A tax deduction is an amount taken off an individual’s or business’ taxable income. If a person earns $100,000 per year and has $18,000 in deductible expenses, then that person’s taxes will be calculated on an $82,000 income, rather than $100,000.
Types of Business Travel Tax Deductions
There are two ways that deductions can be applied to income. There is a standard deduction and an itemized deduction. Every individual is entitled to take one of these deductions, regardless of income or expenses.
As of the 2018 tax year, the standard deduction was raised to $12,000. For many individuals, this is the best deduction to apply to their income because they don’t have more than $12,000 worth of individual deductions. However, for people who do a lot of business travel, it may be better to take an itemized deduction.
To claim itemized deductions, you'll have to keep track of your expenses throughout the year. You should keep all the receipts from your trips or use an app or similar program which tracks your spending. It is also a good idea to use credit cards instead of cash, as any transaction records may come in handy.
Now that you understand exactly what a tax deduction is, we can discuss how they relate to business travel.
Claiming Tax Deductions for Business Travel Within the U.S.
There are extensive rules limiting what can and can’t be deducted when it comes to domestic business travel. One of the main principles of business travel is that you can only claim a travel expense if it directly relates to your business purpose.
Transportation expenses include any plane, train, or bus fare, as well as car rentals, taxi services, or airport limo fees.
Transportation expenses for business travel are deductible — as long as the primary purpose of the trip is business.
For example, imagine you’re traveling to Seattle for a vacation. While there, you plan on taking a client to lunch. In this situation, your transportation costs to Seattle are not deductible, since the primary purpose of the trip is personal.
On the other hand, if you are traveling to Seattle for a week for business and take one day to visit family, you could claim your airfare to and from Seattle as a business expense. Just remember that the portion of the trip that was for personal purposes would not count as a business deduction. If you took your parents to lunch, you couldn’t claim that meal as a business expense.
If you are using your own vehicle or a rental car when traveling away from home, you can claim gas, tolls, and parking as a tax deduction. However, regular daily commuting to and from the office is not included.
If business travel requires an overnight stay, lodging expenses can be claimed as a travel expense on your taxes. Lodging taxes are also covered.
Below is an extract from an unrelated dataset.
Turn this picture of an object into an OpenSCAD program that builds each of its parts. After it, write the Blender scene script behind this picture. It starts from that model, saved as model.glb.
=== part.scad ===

Business travel meals are deductible at a rate of 50%. This includes food, beverages, taxes, and tip. The IRS states that meals cannot be “lavish and extravagant”, although it doesn’t clearly define how it makes that determination. It does say that “An expense isn’t considered lavish or extravagant if it is reasonable based on the facts and circumstances.” You’ll have to use your best judgment when dining out.
The IRS also doesn’t have any cut and dry rules when it comes to alcoholic beverages. So it’s up to you whether you want to try to deduct that glass of wine from your tax return.
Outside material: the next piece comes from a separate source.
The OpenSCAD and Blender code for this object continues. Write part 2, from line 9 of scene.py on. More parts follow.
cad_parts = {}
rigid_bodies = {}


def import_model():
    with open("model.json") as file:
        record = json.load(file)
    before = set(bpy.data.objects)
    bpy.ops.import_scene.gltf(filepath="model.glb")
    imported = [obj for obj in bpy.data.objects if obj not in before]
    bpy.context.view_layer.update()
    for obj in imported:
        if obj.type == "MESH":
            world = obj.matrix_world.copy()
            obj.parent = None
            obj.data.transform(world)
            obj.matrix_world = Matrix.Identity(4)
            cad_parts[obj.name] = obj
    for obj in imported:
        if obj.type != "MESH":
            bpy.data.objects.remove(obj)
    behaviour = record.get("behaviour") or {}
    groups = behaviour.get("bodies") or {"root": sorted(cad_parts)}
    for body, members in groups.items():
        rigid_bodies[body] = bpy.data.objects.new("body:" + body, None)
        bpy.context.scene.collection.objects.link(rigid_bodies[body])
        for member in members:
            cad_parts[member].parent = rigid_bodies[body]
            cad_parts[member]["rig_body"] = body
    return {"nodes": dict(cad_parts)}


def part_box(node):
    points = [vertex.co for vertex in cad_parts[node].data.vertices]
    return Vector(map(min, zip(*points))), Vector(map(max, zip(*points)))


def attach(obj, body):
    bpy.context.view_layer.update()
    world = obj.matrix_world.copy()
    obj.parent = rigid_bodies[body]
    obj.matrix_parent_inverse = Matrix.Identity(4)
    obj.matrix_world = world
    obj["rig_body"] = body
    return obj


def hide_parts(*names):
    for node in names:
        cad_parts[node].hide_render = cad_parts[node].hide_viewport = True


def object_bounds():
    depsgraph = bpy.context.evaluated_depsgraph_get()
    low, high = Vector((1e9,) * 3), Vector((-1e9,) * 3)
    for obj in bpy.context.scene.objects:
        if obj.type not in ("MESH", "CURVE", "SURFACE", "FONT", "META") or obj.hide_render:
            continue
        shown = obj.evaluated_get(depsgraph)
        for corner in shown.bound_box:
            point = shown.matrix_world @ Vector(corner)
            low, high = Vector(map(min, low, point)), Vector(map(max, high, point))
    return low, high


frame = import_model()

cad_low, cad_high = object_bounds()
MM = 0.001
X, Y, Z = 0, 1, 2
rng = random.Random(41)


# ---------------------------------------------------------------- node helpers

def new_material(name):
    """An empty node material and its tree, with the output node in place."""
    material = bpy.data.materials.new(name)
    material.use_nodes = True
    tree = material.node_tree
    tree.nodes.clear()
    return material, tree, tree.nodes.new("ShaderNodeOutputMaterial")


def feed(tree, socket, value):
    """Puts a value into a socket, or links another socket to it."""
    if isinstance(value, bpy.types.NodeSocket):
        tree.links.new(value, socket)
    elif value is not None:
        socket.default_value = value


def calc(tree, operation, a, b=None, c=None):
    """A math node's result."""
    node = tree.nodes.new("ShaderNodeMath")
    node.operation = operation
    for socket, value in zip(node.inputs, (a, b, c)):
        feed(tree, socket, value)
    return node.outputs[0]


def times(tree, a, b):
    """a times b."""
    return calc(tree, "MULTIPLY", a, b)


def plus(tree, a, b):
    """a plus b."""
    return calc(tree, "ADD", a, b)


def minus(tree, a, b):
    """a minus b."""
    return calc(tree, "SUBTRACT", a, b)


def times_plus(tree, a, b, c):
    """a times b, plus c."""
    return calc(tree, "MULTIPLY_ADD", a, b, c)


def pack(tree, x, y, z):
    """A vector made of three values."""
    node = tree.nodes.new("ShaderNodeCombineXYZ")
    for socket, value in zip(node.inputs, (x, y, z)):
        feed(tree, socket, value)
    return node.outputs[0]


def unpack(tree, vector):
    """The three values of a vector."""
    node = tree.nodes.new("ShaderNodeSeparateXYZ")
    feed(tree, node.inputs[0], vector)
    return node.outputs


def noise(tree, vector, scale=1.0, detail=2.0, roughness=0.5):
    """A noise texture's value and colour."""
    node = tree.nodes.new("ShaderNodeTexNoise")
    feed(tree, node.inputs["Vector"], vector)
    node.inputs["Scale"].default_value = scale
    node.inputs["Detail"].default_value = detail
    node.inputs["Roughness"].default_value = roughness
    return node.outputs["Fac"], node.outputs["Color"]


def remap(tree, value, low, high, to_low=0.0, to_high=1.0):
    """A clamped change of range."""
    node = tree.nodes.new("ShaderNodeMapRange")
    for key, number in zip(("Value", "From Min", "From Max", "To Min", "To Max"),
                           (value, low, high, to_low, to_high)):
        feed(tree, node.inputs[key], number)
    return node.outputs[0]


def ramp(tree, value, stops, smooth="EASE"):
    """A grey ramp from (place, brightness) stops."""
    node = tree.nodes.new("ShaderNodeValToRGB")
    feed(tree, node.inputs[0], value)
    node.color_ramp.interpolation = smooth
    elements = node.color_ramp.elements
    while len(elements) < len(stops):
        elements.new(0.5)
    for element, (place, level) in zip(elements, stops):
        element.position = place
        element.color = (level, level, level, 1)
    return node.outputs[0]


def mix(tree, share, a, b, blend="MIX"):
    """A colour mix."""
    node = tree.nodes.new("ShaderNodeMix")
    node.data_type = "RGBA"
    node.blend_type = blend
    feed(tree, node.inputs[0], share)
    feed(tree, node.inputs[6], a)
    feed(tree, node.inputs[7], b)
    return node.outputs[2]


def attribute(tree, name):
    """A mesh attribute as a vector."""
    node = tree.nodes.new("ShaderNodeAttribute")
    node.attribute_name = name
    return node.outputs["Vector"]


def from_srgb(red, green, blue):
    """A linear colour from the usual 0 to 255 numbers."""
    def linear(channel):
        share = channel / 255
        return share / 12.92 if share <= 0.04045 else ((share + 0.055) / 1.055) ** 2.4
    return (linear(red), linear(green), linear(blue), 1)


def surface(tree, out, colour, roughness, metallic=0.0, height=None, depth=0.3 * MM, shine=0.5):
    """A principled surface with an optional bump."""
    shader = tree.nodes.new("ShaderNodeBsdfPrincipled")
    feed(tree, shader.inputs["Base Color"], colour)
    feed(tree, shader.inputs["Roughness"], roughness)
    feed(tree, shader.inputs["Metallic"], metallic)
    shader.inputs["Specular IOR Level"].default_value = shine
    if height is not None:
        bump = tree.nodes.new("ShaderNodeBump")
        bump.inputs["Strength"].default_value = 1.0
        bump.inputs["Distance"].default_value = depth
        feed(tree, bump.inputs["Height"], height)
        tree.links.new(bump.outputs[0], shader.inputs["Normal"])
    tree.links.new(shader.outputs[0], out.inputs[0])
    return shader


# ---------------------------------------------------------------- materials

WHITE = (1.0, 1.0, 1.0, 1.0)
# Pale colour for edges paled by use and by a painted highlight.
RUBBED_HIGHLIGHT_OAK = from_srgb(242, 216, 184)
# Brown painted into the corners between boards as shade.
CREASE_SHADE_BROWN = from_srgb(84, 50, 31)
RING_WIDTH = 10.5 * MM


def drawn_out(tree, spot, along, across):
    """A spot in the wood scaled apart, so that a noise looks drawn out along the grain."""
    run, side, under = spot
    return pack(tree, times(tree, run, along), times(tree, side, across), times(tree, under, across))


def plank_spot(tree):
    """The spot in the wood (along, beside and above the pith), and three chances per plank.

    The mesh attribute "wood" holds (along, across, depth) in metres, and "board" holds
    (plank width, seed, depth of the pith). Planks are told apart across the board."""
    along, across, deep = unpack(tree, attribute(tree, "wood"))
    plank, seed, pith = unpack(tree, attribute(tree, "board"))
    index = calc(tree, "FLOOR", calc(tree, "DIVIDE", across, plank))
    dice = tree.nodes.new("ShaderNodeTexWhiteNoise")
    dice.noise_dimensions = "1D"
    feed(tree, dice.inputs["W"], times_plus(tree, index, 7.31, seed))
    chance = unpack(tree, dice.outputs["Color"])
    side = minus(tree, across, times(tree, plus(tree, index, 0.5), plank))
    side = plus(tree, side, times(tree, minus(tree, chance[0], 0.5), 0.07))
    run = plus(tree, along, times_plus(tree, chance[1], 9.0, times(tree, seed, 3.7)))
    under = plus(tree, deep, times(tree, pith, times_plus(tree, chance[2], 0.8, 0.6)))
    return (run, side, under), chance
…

The rules on claiming business expenses on meals for employees subject to “hours of service” limits are a little different. These employees are generally employed under the Department of Transportation or Federal Aviation Administration. They include truck drivers, pilots, airline crew, air traffic control, and railroad employees.
For safety reasons, these employees have limits placed on their travel, requiring them to get some rest between shifts. Since they’re not allowed to travel during their off-hours, they’re required to spend more time away from home. As a result, their meals are subject to an 80% tax deduction rate rather than 50%.
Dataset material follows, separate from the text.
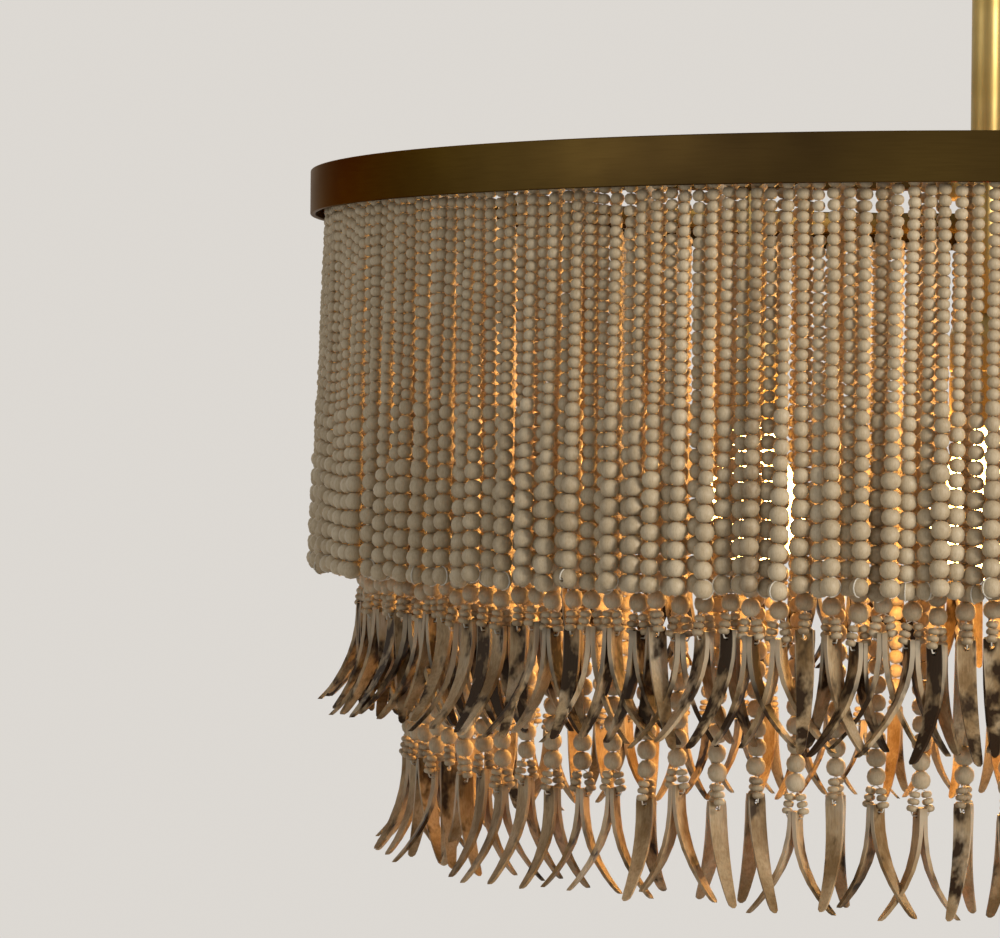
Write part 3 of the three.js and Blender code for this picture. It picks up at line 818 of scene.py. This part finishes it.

As of 2018, entertainment expenses are no longer deductible. This includes events like concerts, films, comedy shows, and sporting events. If you purchase food at an entertainment event separately (e.g., hotdogs at a ball game) the food expenses are still deductible at the standard 50% rate.
Tips for food, lodging, and travel services can all be claimed as business travel expenses.
Claiming Tax Deductions for Conference Travel Within the U.S.
Travel expenses for attending a convention or conference within the United States can be claimed as a tax deduction. These expenses include travel, lodging, and meals. You must be able to show that attending the conference benefits your business.
Any nonbusiness expenses, such as sightseeing, will not be deductible.
For conventions held outside of North America, the convention must be directly related to your business. Also, there must be a reasonable cause to hold the convention outside of North America. If most of the convention’s attendees live overseas, that may qualify.
If you are traveling outside the U.S. for personal reasons and attend a conference during your trip, the registration fee will be deductible. However, travel to and from the destination country will not be a business travel tax deduction.
Claiming Tax Deductions for Business Travel Outside the U.S.
The rules for business travel outside of the U.S. are a little more complicated. The IRS understandably doesn’t want people deducting their vacations as business expenses.
If international travel is entirely for business purposes, then your travel expenses (airfare, cabs to and from hotels, etc.) are deductible as business expenses. The trip qualifies as “entirely for business purposes” if it meets one of the following exceptions:
- If you have “no substantial control” over the travel destination. If you were sent out of the country by an employer that you are not related to, and you are not a managing executive, then you do not have “substantial control”. This will qualify the trip as entirely for business purposes.
- If you are outside of the country for less than one week. For this calculation, the day you leave the U.S. doesn’t count, but the day you return does.
- If you spend less than 25% of the trip on personal activities.
- If you can prove that vacation was not a substantial consideration in making your travel plans.
Here’s an example: you’re traveling out of the U.S. for 6 days, which means you meet the “less than one week” exception. Your airfare is a tax-deductible business expense. But on one of your travel days, you take a personal sightseeing trip. You can’t deduct the expenses from that personal day.
If your travel is not considered “entirely for business purposes”, you must determine what percentage of your trip was business and what percent was personal. Then you can apply that ratio to your airfare or travel costs. If you spent 40% of your travel time on business, then you can claim a tax deduction for 40% of your airfare costs.
One important note about business travel deductions — if you’re reimbursed for your expenses by your employer, you do not also get to file a deduction. Instead, the employer will get to take that deduction. You will not have to pay income tax on those reimbursements.
Growing your business, making the most of your investment, and understanding tax implications is complicated — If you have any questions about taxes, always reach out to a tax professional!